Miliband also discussed activating cargo inspection. An international inspection system, based in Djibouti, used to inspect the cargoes of ferries and ships before allowing them to sail to ports such as Hodeidah. It was later revealed that Iran was still capable of smuggling its illegal goods via the sea because of the weak inspection system. Tehran is aware that the international community is hesitatent in holding it accountable, which put the whole inspection system under questioning. So, what is Miliband's response to this dangerous deficiency?
Miliband had previously asked the coalition to allow Hodeidah port to be placed under international supervision, and it agreed to that. However, Houthis rejected the suggestion, and yet the coalition is to be for that. Miliband is now calling to submitting and handing the port's control to Houthis because he had failed in convincing the rebels.
Fully aware of its responsibility for the human tragedy, Saudi Arabia agreed. Riyadh even offered to donate four cranes to expedite the unloading and delivery process. Miliband says the procedures in the port take about 90 days!
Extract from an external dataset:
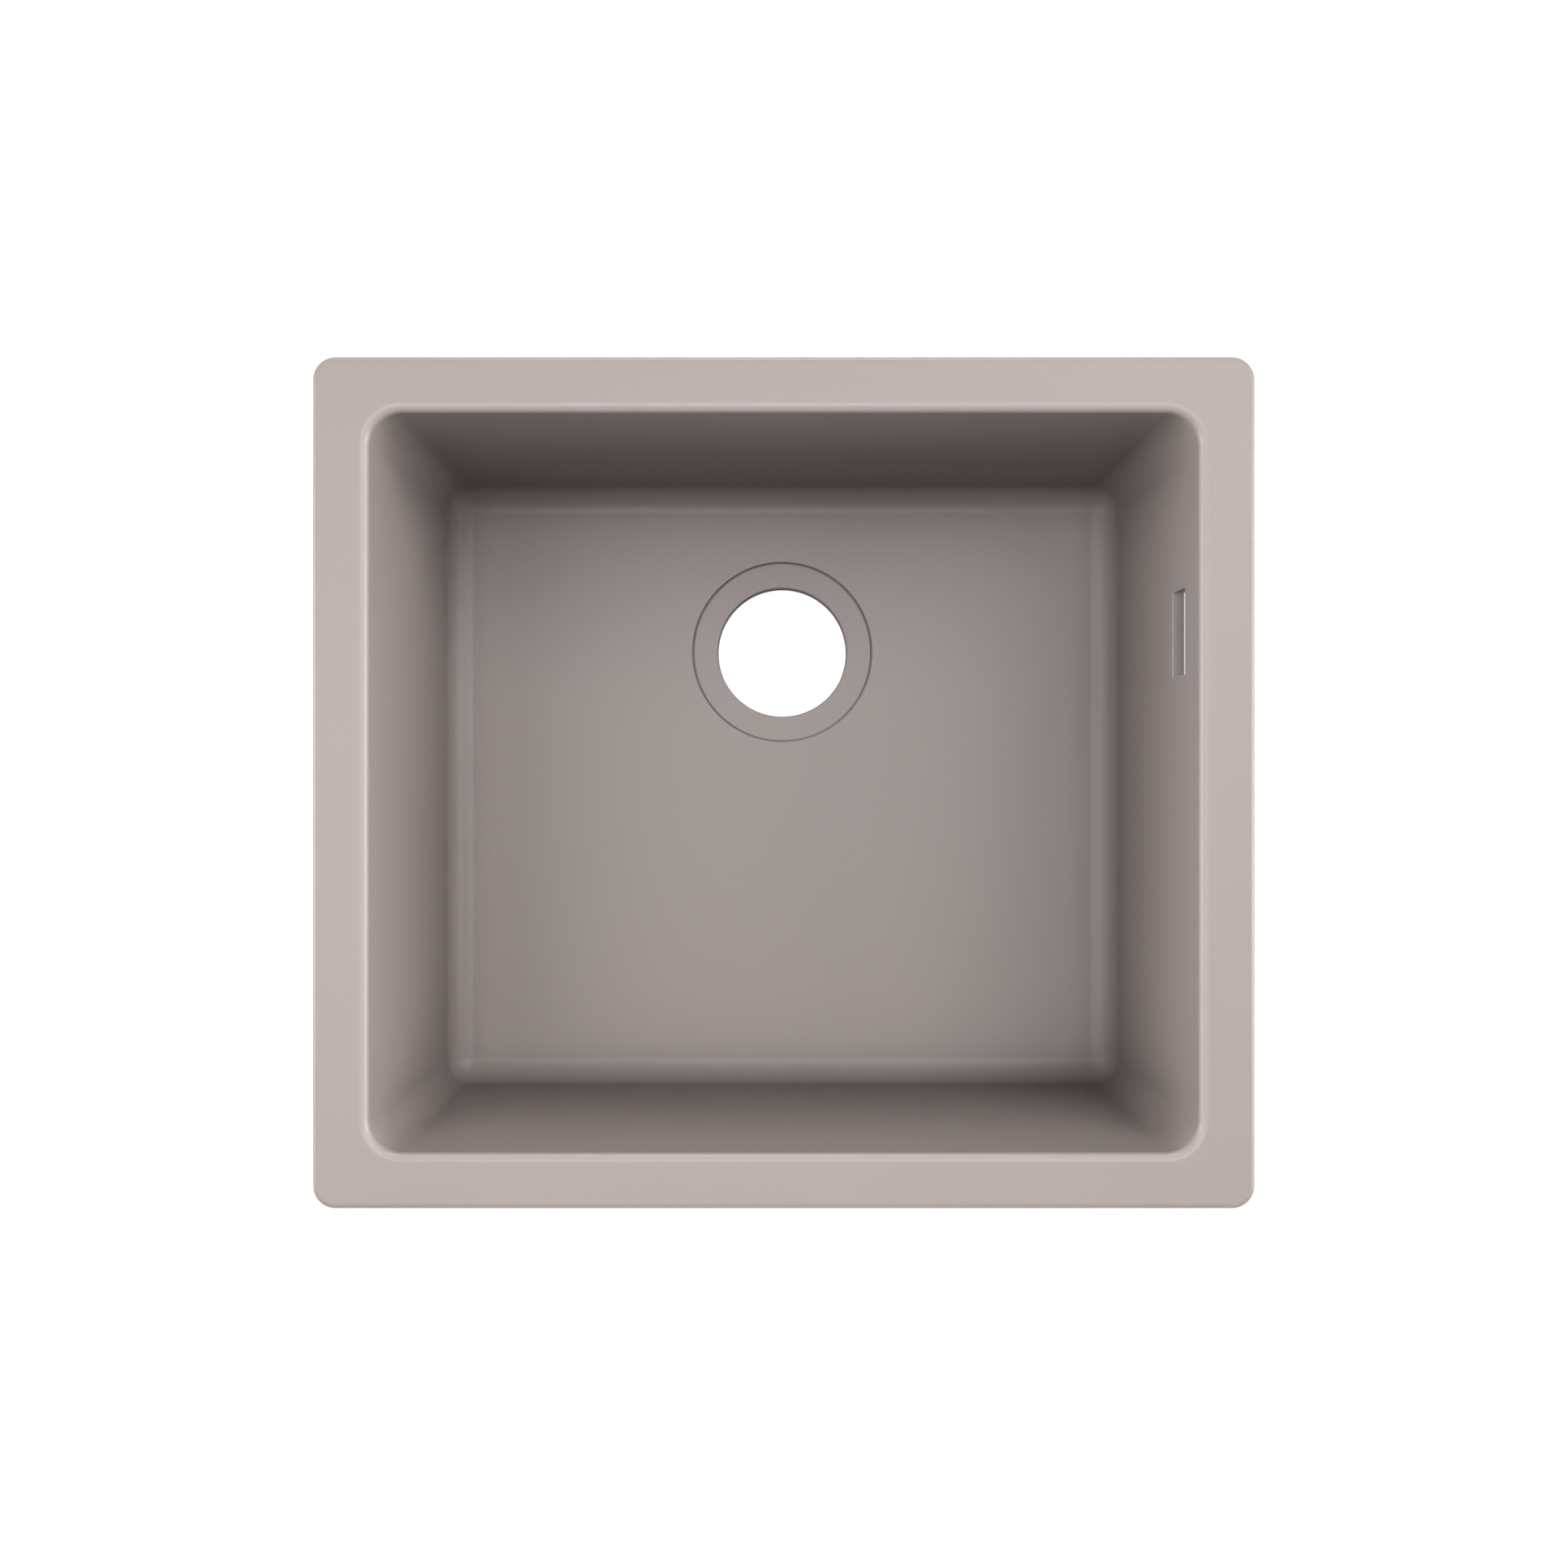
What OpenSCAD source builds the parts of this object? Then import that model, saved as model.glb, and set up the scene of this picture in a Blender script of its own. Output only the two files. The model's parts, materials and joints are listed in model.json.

The most important point is that the world is facing a tragedy in Yemen because it has failed to understand the nature of the conflict. The Houthis are not a rebellious movement that wants to defeat its rivals, as is the case in other conflicts. Houthis are just like al-Qaeda movement, an armed religious extremist group.
Just like the international community realized that confronting ISIS is the solution and expelling it from Mosul in Iraq is the solution, it must also comprehend that the same applies to the Houthis in Yemen. And just as the international coalition refused to negotiate with ISIS in Raqqa and expelled it from there and from other Syrian cities, instead of looking for a peaceful solution, the situation in Yemen is similar.
The truth is that there is no peaceful solution with the Houthis. Proof is that it made a deal with President Saleh's fighters because they are a political opposition group, but negotiations with Houthis failed because it is an expanding group that wants to impose its religious views. Houthis consider jihad as a purpose and is open about fighting outside Yemen as well.